In recent years the city has grown rapidly to reach a total of 5 million inhabitants. As a result, the divide between supply and demand for water has widened considerably, limiting the city’s economic, social and environmental development. Industry, for example, needs huge amounts of water to operate. "After agriculture, it is the biggest water consumer with nearly 22% - as against 8% for households," says Nestlé. Aware of the need to preserve water resources in the country, the Swiss agri-food company has rolled out its international water recycling program at its Qingdao plant. Known as the "zero water consumption program", it has been put into action thanks to a Veolia solution.
Putting "cow water" back into the plant’s production circuit
Veolia began by optimizing wastewater treatment. Instead of discharging it into the sewers, the water is treated before being injected back into the plant's water system. Veolia then developed a technology to recover and treat the large volume of water in cow's milk. “It’s 87% water. When you dehydrate it to make milk powder, you get huge amounts of water," says Peter Stokes, Key Account Manager at Veolia Water Technologies.
Before it can be used the "cow water" has to be treated to remove the mineral salts, organic compounds and bacteria – which is what gives milk its strong smell. The purified water is then injected back into the plant's water systems: cooling circuits, cleaning, industrial processes. The plant can then operate even with water stress!
Following on from Lagos de Moreno in Mexico and Mossel Bay in South Africa, it is the third Nestlé powdered milk and dairy site to have chosen Veolia's solution for its zero water consumption program.
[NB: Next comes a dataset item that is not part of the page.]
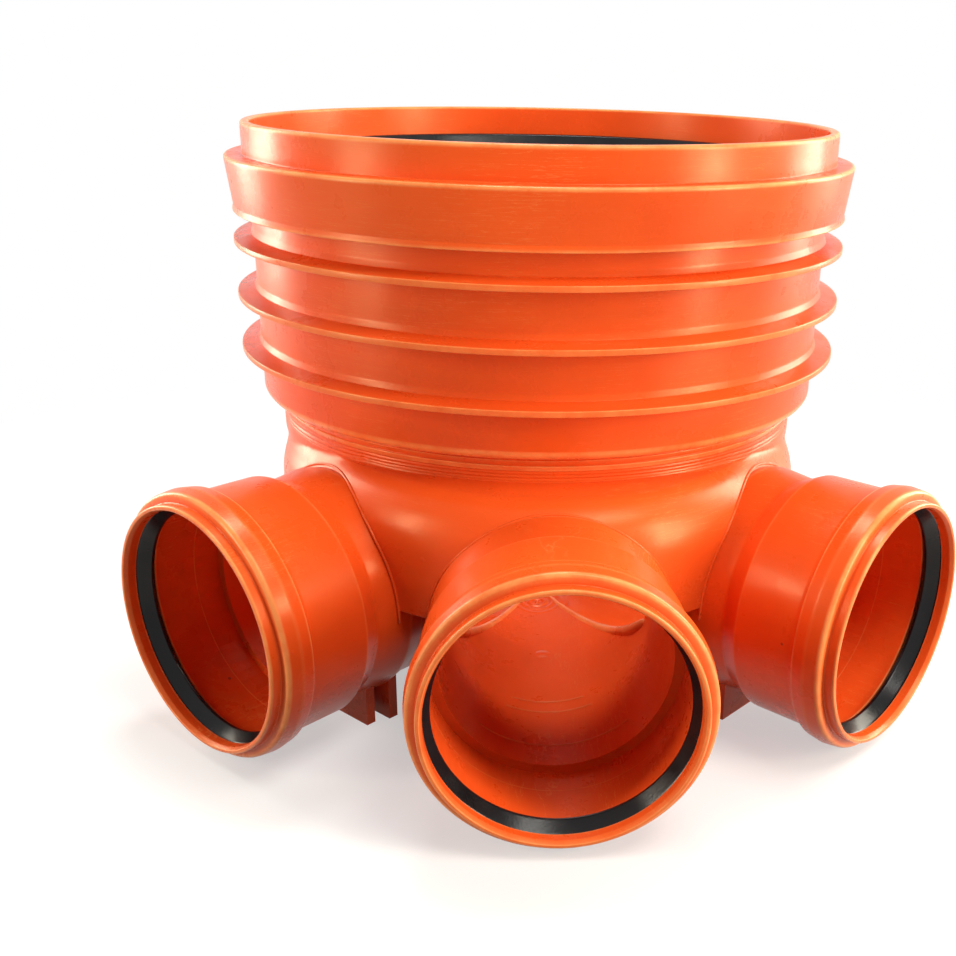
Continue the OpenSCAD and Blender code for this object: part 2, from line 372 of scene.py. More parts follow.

The Qingdao plant now recovers
16 500 tons of water a month, the equivalent of six Olympic-sized pools, saving an average of
500 000 liters of water a day.
The icing on the cake is that it also limits the amount of wastewater discharged into the environment.
"In certain production and weather conditions, our plants even produce more water than they consume," says Peter Stokes. “That’s what happened at the Nestlé plant in Mexico, which in 2018 sold its excess recycled water to a neighboring plant."
In the future, Nestlé will deploy its zero water consumption program across the world in all its plants – and especially those in China.